Chamblee doesn't defuse situation
On Wednesday morning a text arrived from Orlando to say that embattled analyst Brandel Chamblee would finally be appearing again on the Golf Channel.
It hadn’t gone unnoticed that since Chamblee touched off a firestorm by implying that Tiger Woods was a cheat – in a column for golf.com – he had not been seen on the network.
Some – including some at the Golf Channel - read those tea leaves and wondered whether Chamblee’s days as a TV talking head might be numbered.
The truth, however, went more like this: borrowing a page from the Tiger 2009 Thanksgiving playbook, the Golf Channel buried its head in the sand, ignored the story and hoped the controversy would just go away.
Because that’s a strategy that has been so successful throughout the millennia ...
Privately, executives at the network justified dodging the story by noting that Chamblee made his case for giving Tiger’s five-win season an “F” – and equating it to an F he’d received on a fourth-grade test in which he cheated - for another organization, hence it had nothing to do with them.
At least two people weren’t buying it: Woods and his carnivorous agent, Mark Steinberg, who’d – however theatrically - threatened legal action against Chamblee for leveling a charge that, among golfers, is as serious as a heart attack.
"I don't know what the Golf Channel is going to do or not," Woods said in China on Monday.
"The whole issue has been very disappointing as he didn't really apologize and he sort of reignited the whole situation. So the ball really is in the court of the Golf Channel and what they are prepared to do."
Feet, meet blowtorch.
Woods knows the Golf Channel has never had much of a stomach for covering anything beyond birdies and bogeys and good-news stories; that it sees itself as a corporate partner and so avoids rocking the boat.
And he knows, too, that it needs the goodwill of the players, many of whom had fallen into line behind Woods.
He was also incensed that Chamblee issued a non-apology apology on Twitter. Chamblee apologized “for this incited discourse,” not for questioning Woods’ integrity as a golfer.
It didn’t help that Rory McIlroy piled on Chamblee – and the Golf Channel – on Wednesday.
“I am completely against what he said and I think he should be dealt with in the right way,” he said, also from China.
The “right way” had to sound a little chilling back in Orlando.
But by then, Chamblee already was in final preparations for his much-anticipated appearance on the network’s Golf Central show.
On Wednesday morning, I’d asked my insider whether Chamblee would be apologizing this time.
“Not sure you can use the word ‘apologize’,” came the reply.
And wasn’t he right?
Chamblee spent more than three minutes engaging in verbal gymnastics that approached, but never reached, an actual apology.

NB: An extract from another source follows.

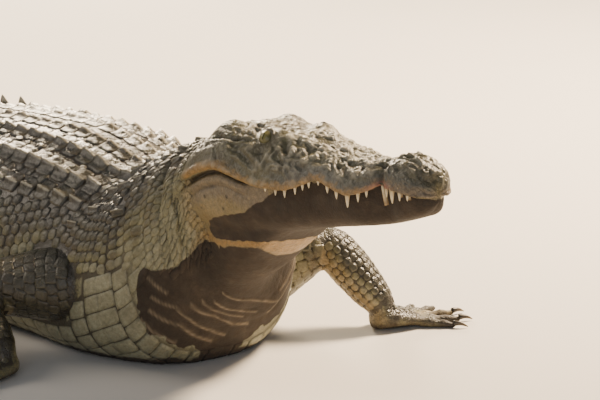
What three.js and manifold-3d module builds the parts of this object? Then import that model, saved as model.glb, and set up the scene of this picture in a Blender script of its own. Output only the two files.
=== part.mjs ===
// A full-grown Nile crocodile, life size, lying on its belly with the head raised.
// Millimetres. +X runs forward along the trunk, +Y to the animal's left and +Z up.
// The origin lies on the flat of the belly, midway between the shoulders and the hips.

import * as THREE from "three";
import { mergeVertices } from "three/addons/utils/BufferGeometryUtils.js";
import Module from "manifold-3d";

const wasm = await Module();
wasm.setup();

// ---------------------------------------------------------------- driving dimensions

const GAP = 0.4; // clearance between solids that lie against each other
const RING_POINTS = 20; // points round the neck, trunk and tail
const RING_STEP = 78; // distance between rings along the trunk
const LIMB_POINTS = 10; // points round a leg
const LIMB_RINGS = 6; // rings along one length of a leg
const DIGIT_POINTS = 6; // points round a toe
const SPIKE_POINTS = 4; // points round a claw or a tooth
const OVERRUN = 0.16; // how far a length of a leg runs on past its joint, as a share of its length

// Where the body is parted, as distances ahead of the origin.
const NECK_FRONT = 847;
const NECK_REAR = 455;
const NECK_RISEN = 640; // from here on the neck is clear of the ground
const CHEST_REAR = 150;
const BELLY_REAR = -230;
const VENT = -600;
const TAIL_FIRST_CUT = -1180;
const TAIL_SECOND_CUT = -1800;
const TAIL_TIP = -2430;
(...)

He clarified more than apologized.
“In offering my assessment of Tiger’s year and specifically looking at the (rules) incidents in Abu Dhabi, Augusta, Ponte Vedra and Chicago, I said Tiger Woods was cavalier about the rules. I should have stopped right there,” Chamblee acknowledged.
“In comparing those incidents to my cheating episode in the fourth grade, I went too far.”
He conceded, too, that he should’ve listened to his editor at golf.com, who’d asked him to re-write the column.
So far, so good.
But then Chamblee said his mistake was he didn’t know with “100 percent certainty” what Woods’ intention was during his rules infractions, three of which were met with penalties upon review.
Just 99 percent?
He also went on to say that his son had told him that if he’d been “more diplomatic in what you wrote, perhaps people would be talking more about the issue than your assessment.”
“He's a smart kid,” he concluded.
The inference, again, is clear: Chamblee’s error was in not being subtle enough in building a bridge between Woods’ rules imbroglios and cheating.
Be sure, despite the hopes of the Golf Channel brass, Wednesday’s appearance by Chamblee will not appease Woods in the slightest.
Nothing has changed.
I’m sure Steinberg has already called Golf Channel president Mike McCarley to further berate him for not bringing Chamblee into line.
And I can tell you this about Woods: he’s not inclined to forgive and he never forgets.
I expect he’ll take industrial action against Golf Channel and its parent, NBC; boycotting them in order to keep the pressure on Chamblee.
But I hope he’s not successful.
Even though he’s not a man without ego and is prone to overplaying his hand from time to time, Chamblee’s good at what he does.
It would be harsh if he were fired; at least as harsh as labeling Tiger a cheat.